Der Nazi-Aufmarsch am Heldenplatz wurde sehr oesterreichisch
beamtshandelt

Die Wehrmachtsausstellung erregt immer noch hitzige Stimmung im
Lande. Wie auch in Deutschland hatten die Rechten heftigen
Protest dagegen angekuendigt. Etliche antifaschistische
Organisationen hatten zwei Buendnisse gebildet, um die
Nazi-Kundgebung zu verhindern. Laengere Zeit schwirrte das
Geruecht, dass alle Kundgebungen verboten werden sollen. Die
oesterreichische Loesung heisst: Die Polizei ueberlaesst den
Nazis den Heldenplatz und verpruegelt die Antifaschisten.

Aber der Reihe nach: Am Westbahnhof sammelten sich am Samstag,
den 13. April, um 12 Uhr viele, vor allem ganz junge und
demounerfahrene Kids. Auch bei der Oper, dem zweiten Treffpunkt,
war`s nicht viel anders. Der Heldenplatz war zu diesem Zeitpunkt
noch frei zugaenglich und - fast - menschenleer - bis auf ein
kleines Grueppchen von Glatzkoepfen, die ihre Utensilien beim
Reiterdenkmal bewachten.

Die Demo vom Westbahnhof die Mariahilferstrasse entlang war jung,
dynamisch und friedlich. Die Polizei unterliess - vorerst -
jegliche Provokation - und daher gab`s auch keine Wickel.
Irgendwann fusionierten sich die beiden Demos und es wurde
gemeinsam Richtung Ballhausplatz marschiert. Die Polizei hat den
ganzen Platz abgeriegelt - na ja, fast. Alle, die dies wirklich
wollten, fanden einen Weg hinein. Die "Helden" standen wie
aufgefaedelt um das Reiterdenkmal - Bubis um die 16,
glatzkoepfig, Transparente und Tafeln haltend mit: "Grossvater,
wir danken Dir." Die Verantwortlichen hielten sich im
Hintergrund. Als die deutsche Delegation eintraf, wurde sie von
den oesterreichischen Glatzkoepfen stuermisch begruesst. Die
meisten hielten sich an die Order und haben Hakenkreuze und
militaerische Szenebekleidung zuhause gelassen. Der rechte Spuk
war an die hundert Personen stark, ein mickriges Haeufchen
Ewiggestriger - eigentlich beruhigend wenige. Da draussen -
hinter der Polizeibarriere - demonstrierten mindestens 5000 - vor
allem Kids, auf die wir wirklich stolz sein koennen.

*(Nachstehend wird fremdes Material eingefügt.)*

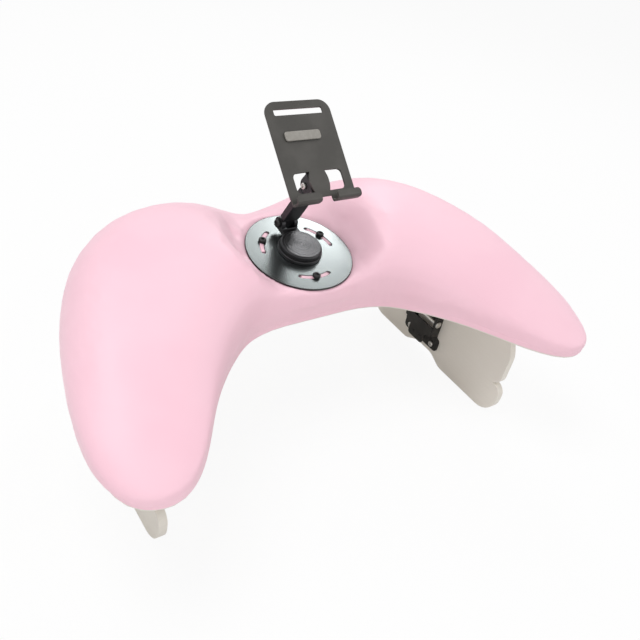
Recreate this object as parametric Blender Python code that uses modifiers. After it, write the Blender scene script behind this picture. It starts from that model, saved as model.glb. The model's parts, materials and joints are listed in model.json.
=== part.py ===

Die "Eingesickerten" begannen "Avanti Popolo" zu singen,
zwischendurch gab`s Schreiduelle - die Presse filmte eifrig mit
und die Polizei hielt sich zurueck.

Ploetzlich kam Bewegung in die Polizeireihen, sie stuermten
aufgeregt zum hohen Zaun des Ballhausplatzes, an dem viele Kids
hochgeklettert waren und Losungen wie "Nazis raus" riefen. Mit
Wasserwerfer, vermengt mit Traenengas, begann die Polizei, die
Kids runterzuspritzten. Gleichzeitig wurde die Antifa-Kundgebung
von Polizeieinheiten eingekreist. Ploetzlich, ohne Vorwarnung,
rannten sie in Formationen los und schlugen wahllos Menschen
nieder. Einem siebzehnjaehrigen Maedel mit roten Haaren, sie war
zu langsam unterwegs, wurde von einem "Freund und Helfer" mit dem
Schlagstock ein uebergezogen. Sie war einige Minuten bewusstlos,
die gerufene Rettung hat geschlagene 20 Minuten gebraucht, um
anzuruecken um sie ins Spital zu bringen. An allen Ecken spielten
sich aehnliche Szenen ab. Jetzt begannen die Kids, alles
Greifbare ueber den Zaun - auf die vermummte Polizei - zu werfen.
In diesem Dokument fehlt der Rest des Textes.